Recently when Mohd Sadiq called his home to enquire about the well-being of the family from Riyadh, Saudi Arabia, where he works with a private construction firm, he casually asked his younger brother “Any progress on village electrification” To which his brother replied, “The village is on the list and work is under progress, even he can keep a close watch on the progress by merely downloading a mobile app called Garv App. Recalling the many attempts made by people of Bela under Parihar block in Sitamarhi district of Bihar, for getting an electric pole erected, Sadiq said, “We tried hard, in fact at times villagers contributed money to get an electric pole erected but failed due to lethargic bureaucracy and corruption. Therefore, for us, an idea of seeing progress step by step on a mobile app is a pleasant surprise.”
In his 69th Independence Day speech on August 15, 2015, Prime Minister Narendra Modi announced that 18,500 villages which still have no electricity would be electrified within the next 1,000 days. To ensure transparency and providing real-time information about the project, the ministry of power launched a mobile app—Grameen Vidyutikaran App (Garv App)—last year in October. The app provides the status of electrification along with photographs of the electrical infrastructure with GPS coordinates and allows citizens to adopt a village, district or state for monitoring the progress. After adoption, they get a notification, if there is any change in the progress of adopted area. Similarly, the district magistrate and other officials can track the progress district-wise and state-wise.
How it has happened? Basically after the Prime Minister announced it in his speech, the ministry of power entrusted the task to one of its corporation, Rural Electrification Corporation (REC) as a nodal agency for monitoring of the project in mission mode to achieve the target within time. Accordingly, REC Power Distribution Company (RECPDCL), a wholly owned subsidiary of REC, appointed 309 Gram Vidyut Abhiyantas (GVA), who are basically young rural electrification engineers, at block and district level across the country to transparently monitor the progress. On an average 25-30 villages have been assigned to a GVA for monitoring and each GVA has to visit around 5-8 villages per week depending upon the geographic location. In order to assist the GVAs in ensuring transparency and expedite the electrification work, a mobile application “Garv” was launched.
The mobile app enables GVAs to update photographs of the electrical infrastructure along with GPS coordinates during their visit for monitoring the progress of electrification and map it with pre-defined milestones. As most of the unelectrified villages lack proper network connectivity, so it has been ensured that data can also be captured in ‘offline mode’ and get synced with the server after returning to network area. “This facilitates monitoring based on clearly defined targets, better coordination and resolution of implementation issues, enhanced transparency and helps disseminate information to all citizens,” SC Garg, additional CEO, Power Distribution Company Ltd told FE.

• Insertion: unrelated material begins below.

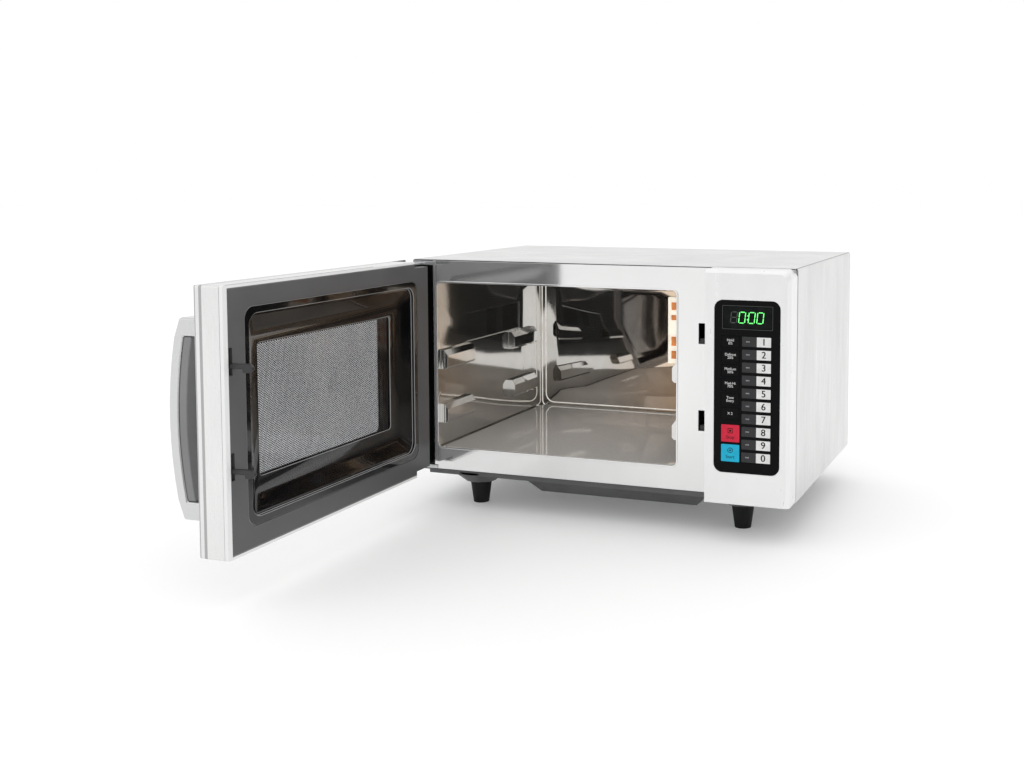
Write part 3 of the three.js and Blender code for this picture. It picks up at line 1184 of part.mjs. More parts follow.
// Outline of the bow handle seen from the side, drawn in Y and Z.
function bowOutline(standoffMiddle, standoffEnd, low, high, legLow, legHigh, inner) {
  const face = DOOR_OUTER - GAP;
  const middle = (low + high) / 2;
  const steps = 10;
  const points = [];
  points.push([face, low]);
  for (let i = 0; i <= steps; i += 1) {
    const t = i / steps;
    const z = low + (high - low) * t;
    const round = Math.min(1, Math.min(t, 1 - t) * steps);
    const arch = 1 - ((z - middle) / (middle - low)) ** 2;
    const inset = (1 - round) * 3;
    points.push([face - standoffEnd - (standoffMiddle - standoffEnd) * arch + inset, z]);
  }
  points.push([face, high]);
  if (!inner) return outlineOf(points);
  points.push([face, legHigh]);
  for (let i = steps; i >= 0; i -= 1) {
    const z = legLow + (legHigh - legLow) * (i / steps);
    const arch = 1 - ((z - middle) / (middle - low)) ** 2;
    points.push([face - standoffEnd - (standoffMiddle - standoffEnd) * arch + inner, z]);
  }
  points.push([face, legLow]);
  return outlineOf(points);
}

function handleBow() {
  const outline = bowOutline(HANDLE_STANDOFF, HANDLE_END_STANDOFF, HANDLE_BOTTOM, HANDLE_TOP,
    HANDLE_BOTTOM + HANDLE_LEG, HANDLE_TOP - HANDLE_LEG, HANDLE_BOW);
  return alongX(outline, HANDLE_X - HANDLE_WIDTH / 2, HANDLE_X + HANDLE_WIDTH / 2);
}

function handleGrip() {
  const face = DOOR_OUTER - GAP;
  const low = HANDLE_BOTTOM + HANDLE_LEG + GAP;
  const high = HANDLE_TOP - HANDLE_LEG - GAP;
  const middle = (HANDLE_BOTTOM + HANDLE_TOP) / 2;
  const reach = HANDLE_STANDOFF - HANDLE_END_STANDOFF;
  const steps = 10;
  const outer = [];
  const inner = [];
  for (let i = 0; i <= steps; i += 1) {
    const z = low + (high - low) * (i / steps);
    const arch = 1 - ((z - middle) / (middle - HANDLE_BOTTOM)) ** 2;
    const bowInner = face - HANDLE_END_STANDOFF - reach * arch + HANDLE_BOW;
    outer.push([bowInner + GAP, z]);
    inner.unshift([bowInner + GAP + HANDLE_GRIP, z]);
  }
  return alongX(outlineOf([...outer, ...inner]), HANDLE_X - HANDLE_WIDTH / 2 + 1,
      HANDLE_X + HANDLE_WIDTH / 2 - 1);
}

// ---------------------------------------------------------------- assembly
function buildCasing(group) {
  place(group, 'outer_cover', outerCover(), materials.cover);
  place(group, 'base_plate', basePlate(), materials.darkSheet);
  place(group, 'back_panel', backPanel(), materials.zinc);
  place(group, 'front_plate', frontPlate(), materials.polished);
  for (const [name, x, y] of footPositions()) place(group, name, foot(x, y), materials.rubber);
}

function buildCavity(group) {
  place(group, 'cavity_liner', cavityLiner(), materials.polished);
  place(group, 'cavity_back_wall', cavityBackWall(), materials.polished);
  place(group, 'ceramic_floor', ceramicFloor(), materials.ceramic);
  place(group, 'lamp_cover', lampCover(), materials.cream);
  place(group, 'cavity_lamp', cavityLamp(), materials.lamp);
}

function buildFeed(group) {
  place(group, 'stirrer_antenna', stirrerAntenna(), materials.aluminium);
  place(group, 'stirrer_motor', stirrerMotor(), materials.zinc);
  place(group, 'waveguide', waveguide(), materials.zinc);
  place(group, 'magnetron', magnetron(), materials.aluminium);
}

function buildElectrics(group) {
  place(group, 'transformer', transformer(), materials.core);
  place(group, 'capacitor', capacitor(), materials.aluminium);
  place(group, 'fan_shroud', fanShroud(), materials.blackPlastic);
  place(group, 'fan_motor', fanMotor(), materials.core);
  place(group, 'fan_blade', fanBlade(), materials.whitePlastic);
  place(group, 'filter_board', filterBoard(), materials.board);
  place(group, 'cable_gland', cableGland(), materials.blackPlastic);
  place(group, 'latch_bracket', latchBracket(), materials.whitePlastic);
  place(group, 'interlock_switch_upper', interlockSwitch(LATCH_UPPER_Z), materials.blackPlastic);
  place(group, 'interlock_switch_lower', interlockSwitch(LATCH_LOWER_Z), materials.blackPlastic);
}

function buildPanel(group) {
  place(group, 'control_panel_housing', panelHousing(), materials.cover);
  place(group, 'keypad_overlay', keypadOverlay(), materials.blackGloss);
  place(group, 'display_window', displayWindow(), materials.glass);
  place(group, 'control_board', controlBoard(), materials.board);
  for (const key of keyList()) place(group, key.name, keyPad(key), key.material);
}

function buildDoor(group) {
  const hinge = new THREE.Group();
  hinge.position.set(HINGE_X, HINGE_Y, 0);
  hinge.rotation.z = -Math.PI / 2;
  const door = new THREE.Group();
  door.position.set(-HINGE_X, -HINGE_Y, 0);
  hinge.add(door);
  group.add(hinge);
  place(door, 'door_skin', doorSkin(), materials.cover);
  place(door, 'door_inner_panel', doorInnerPanel(), materials.greyPanel);
  place(door, 'choke_cover', chokeCover(), materials.blackGloss);
  place(door, 'door_screen', doorScreen(), materials.screen);
  place(door, 'door_window', doorWindow(), materials.glass);
  place(door, 'latch_lever', latchLever(), materials.blackPlastic);
  place(door, 'latch_spring', latchSpring(), materials.zinc);
  place(door, 'handle_bow', handleBow(), materials.silverPlastic);
  place(door, 'handle_grip', handleGrip(), materials.blackPlastic);
}

function buildOven() {
  const oven = new THREE.Group();
  const parts = new THREE.Group();
  oven.add(parts);
  buildCasing(parts);
  buildCavity(parts);
  buildFeed(parts);
  buildElectrics(parts);
  buildPanel(parts);
  place(parts, 'hinge_bracket_upper', hingeBracket(true), materials.zinc);
  place(parts, 'hinge_bracket_lower', hingeBracket(false), materials.zinc);
  buildDoor(parts);
  oven.updateMatrixWorld(true);
  const bounds = new THREE.Box3().setFromObject(oven, true);
  parts.position.set(-(bounds.min.x + bounds.max.x) / 2, -(bounds.min.y + bounds.max.y) / 2, 0);
  return oven;
}

export default buildOven();
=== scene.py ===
"""Looks for the commercial microwave oven: camera, studio, materials and fine detail."""
import json
import math

import bpy
from mathutils import Matrix, Vector


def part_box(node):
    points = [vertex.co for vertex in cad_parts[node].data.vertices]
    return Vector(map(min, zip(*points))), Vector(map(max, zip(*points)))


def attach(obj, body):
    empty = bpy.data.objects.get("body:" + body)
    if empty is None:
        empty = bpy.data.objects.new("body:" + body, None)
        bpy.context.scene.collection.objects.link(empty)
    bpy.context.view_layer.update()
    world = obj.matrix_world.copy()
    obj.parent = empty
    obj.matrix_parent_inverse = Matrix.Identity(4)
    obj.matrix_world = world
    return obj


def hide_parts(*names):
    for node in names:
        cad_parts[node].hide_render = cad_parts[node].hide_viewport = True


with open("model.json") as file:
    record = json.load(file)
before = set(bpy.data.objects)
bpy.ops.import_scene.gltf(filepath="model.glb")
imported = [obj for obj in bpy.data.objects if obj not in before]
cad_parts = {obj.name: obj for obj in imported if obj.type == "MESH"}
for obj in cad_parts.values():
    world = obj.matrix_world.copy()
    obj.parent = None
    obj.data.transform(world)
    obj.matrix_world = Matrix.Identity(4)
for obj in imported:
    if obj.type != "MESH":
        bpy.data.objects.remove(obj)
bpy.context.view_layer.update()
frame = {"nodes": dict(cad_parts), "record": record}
NODES = frame["nodes"]

MM = 0.001
LINER_SHEET = 0.8 * MM


# ---------------------------------------------------------------- node helpers
def new_material(name, colour, roughness, metallic=0.0):
    material = bpy.data.materials.new(name)
    material.use_nodes = True
    shader = material.node_tree.nodes["Principled BSDF"]
    shader.inputs["Base Color"].default_value = (*colour, 1.0)
    shader.inputs["Roughness"].default_value = roughness
    shader.inputs["Metallic"].default_value = metallic
    return material, material.node_tree, shader


def placed_vector(tree, scale):
    """Object coordinates, stretched. Every mesh is drawn in the oven's frame, so these are metres."""
    coordinates = tree.nodes.new("ShaderNodeTexCoord")
    mapping = tree.nodes.new("ShaderNodeMapping")
    mapping.inputs["Scale"].default_value = scale
    tree.links.new(coordinates.outputs["Object"], mapping.inputs["Vector"])
    return mapping.outputs["Vector"]


def noise(tree, scale, detail=3.0, roughness=0.55, distortion=0.0):
    """Noise with its own stretch: scale is how many features fit in a metre along X, Y and Z."""
    node = tree.nodes.new("ShaderNodeTexNoise")
    node.inputs["Scale"].default_value = 1.0
    node.inputs["Detail"].default_value = detail
    node.inputs["Roughness"].default_value = roughness
    node.inputs["Distortion"].default_value = distortion
    tree.links.new(placed_vector(tree, scale), node.inputs["Vector"])
    return node.outputs["Fac"]


def spread(tree, value, low, high, start=0.3, end=0.7):
    """Maps a noise value to the range low to high."""
    node = tree.nodes.new("ShaderNodeMapRange")
    node.inputs["From Min"].default_value = start
    node.inputs["From Max"].default_value = end
    node.inputs["To Min"].default_value = low
    node.inputs["To Max"].default_value = high
    tree.links.new(value, node.inputs["Value"])
    return node.outputs["Result"]


def two_colours(tree, value, dark, light, start=0.35, end=0.65):
    ramp = tree.nodes.new("ShaderNodeValToRGB")
    ramp.color_ramp.elements[0].position = start
    ramp.color_ramp.elements[0].color = (*dark, 1.0)
    ramp.color_ramp.elements[1].position = end
    ramp.color_ramp.elements[1].color = (*light, 1.0)
    tree.links.new(value, ramp.inputs["Fac"])
    return ramp.outputs["Color"]


def bump(tree, shader, value, strength, distance, under=None):
    node = tree.nodes.new("ShaderNodeBump")
    node.inputs["Strength"].default_value = strength
    node.inputs["Distance"].default_value = distance
    tree.links.new(value, node.inputs["Height"])
    if under is not None:
        tree.links.new(under, node.inputs["Normal"])
    tree.links.new(node.outputs["Normal"], shader.inputs["Normal"])
    return node.outputs["Normal"]


def shade(colour, factor):
    return tuple(min(1.0, part * factor) for part in colour)


def mottle(tree, shader, value, colour, dark, light, start=0.35, end=0.65):
    """Lets the base colour drift between two factors of itself, and gives the drifting colour back."""
    tint = two_colours(tree, value, shade(colour, dark), shade(colour, light), start, end)
    tree.links.new(tint, shader.inputs["Base Color"])
    return tint


def vary_roughness(tree, shader, value, low, high):
    tree.links.new(spread(tree, value, low, high), shader.inputs["Roughness"])


def place_on_axis(tree, axis):
    """The place on one axis of the oven's frame, in metres."""
    coordinates = tree.nodes.new("ShaderNodeTexCoord")
    parts = tree.nodes.new("ShaderNodeSeparateXYZ")
    tree.links.new(coordinates.outputs["Object"], parts.inputs["Vector"])
    return parts.outputs[axis]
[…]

The mobile app provides a dashboard, which gives an overview of the electrification status of the 18,452 un-electrified villages of the country. It displays the number of milestones achieved, status of the progress state-wise, district-wise and village-wise. One can even track the names of contractors implementing the projects in any un-electrified village, date of award of project at the village level, number of villages visited till date by GVAs, visits undertaken in last seven days, villages electrified in past four weeks etc. “The app also has a feedback and suggestion link in the dashboard by which anyone can post suggestions and highlight the issue related to electrification of villages,” says Garg.
As per the latest figure on dashboard, so far over 7,000 villages have been electrified and about 10,000 yet to be electrified. Recently, some of the media reports highlighted discrepancy in the corporation claims about few villages which is un-electrified, yet has been counted as electrified on the app.
Senior officials say they rely on the data provided by the state governments, however now it is mandatory for GVAs to verify electrified villages before counting them.